Bu arada eşim elinde suyla gelince bir anda alt üst oldum.. Ya evde suları açık bıraktıysam, belki de şu anda Beşiktaş’ı sel götürüyordur. Elektrik kontağı da olduysa, belki yangın çıkmıştır. Zaten anahtarlarımı da bulamıyorum.. Kapıyı kilitledim mi acaba? Hay Allah, eve dönüp kontrol etmem gerek her şeyi.. İlk kez de bir tiyatroya gelebilmeyi başarmıştım oysaki.. Madam Arşaluz (Ali Poyrazoğlu) gibi şüphe ve kontrol takıntım yüzünden 6 aydır evden bezik oynamaya çıkıp, bir türlü arkadaşlarımla buluşamadan gerisin geriye dönmem gerekmemişti...
Hepimizin küçük ya da büyük birtakım takıntıları vardır.. Oyunda ise hastalık derecesinde takıntılara sahip altı kişinin doktor muayenehanesinin bekleme salonunda yaşadıkları anlatılıyor.. Gülmekten yerlere yattık diyebilirim. Ve hakikaten de ufacık, önemsiz takıntılar gibi görünen şeylerin insanların hayatını hangi noktalara getirebileceğini, ne kadar rahatsız edici ve engelleyici olabileceğini düşünmeden edemedim. Düşünsenize, yukarıdaki takıntılardan herhangi birine sahip olan birinin evine kapanmak dışında herhangi bir faaliyette bulunabilmesi mümkün olabilir mi?
Ama bu sorunun da çözümü büyük ölçüde sevgiye dayanıyor galiba.
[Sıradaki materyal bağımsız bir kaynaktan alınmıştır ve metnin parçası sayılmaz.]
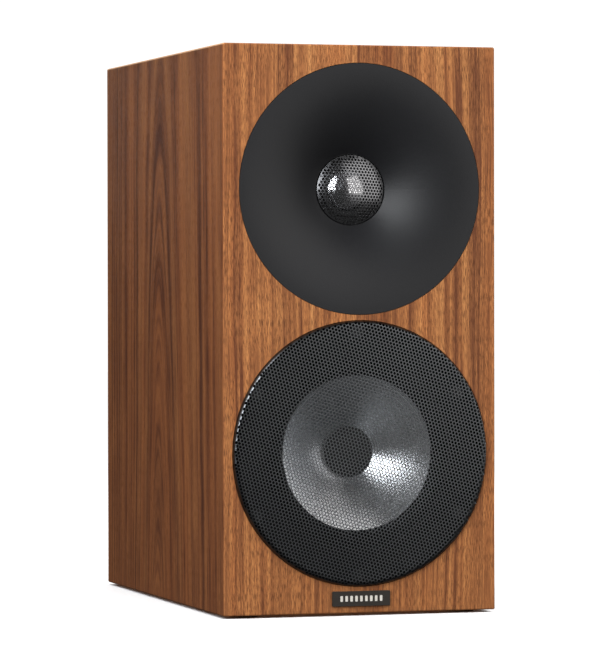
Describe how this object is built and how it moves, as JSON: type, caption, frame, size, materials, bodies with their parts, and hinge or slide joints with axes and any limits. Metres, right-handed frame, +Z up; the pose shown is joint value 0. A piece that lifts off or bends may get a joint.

Takıntılı karakterler ne zaman bir diğerinin sorunlarıyla ilgili gerçekten üzülüp, endişelenip, onun için yardım eli uzatmaya kalksalar bir kereliğine de olsa takıntılarından vazgeçebiliyorlardı. Kendi takıntılarına değil de başkalarını sevmeye odaklandıklarında farkında olmadan da olsa çözüme ulaşabiliyorlardı.
Böylesine keyifli bir oyunu bizlere ulaştırdıkları için Ali Poyrazoğlu ve ekibine teşekkür ediyorum. Ali Poyrazoğlu sürekli esprisini yaptığı gibi gerçekten de Afife Ödülleri’nde En İyi Kadın Oyuncu ödülüne aday gösterilmeliymiş!!! Kadın rolünde son derece başarılıydı. Bülent Kayabaş ve diğer oyuncular da çok başarılılardı, ama Ali Poyrazoğlu’ndan sonraki favorim kesinlikle Berrak Kuş oldu! Gelecek sezon mutlaka izlemenizi tavsiye ediyorum.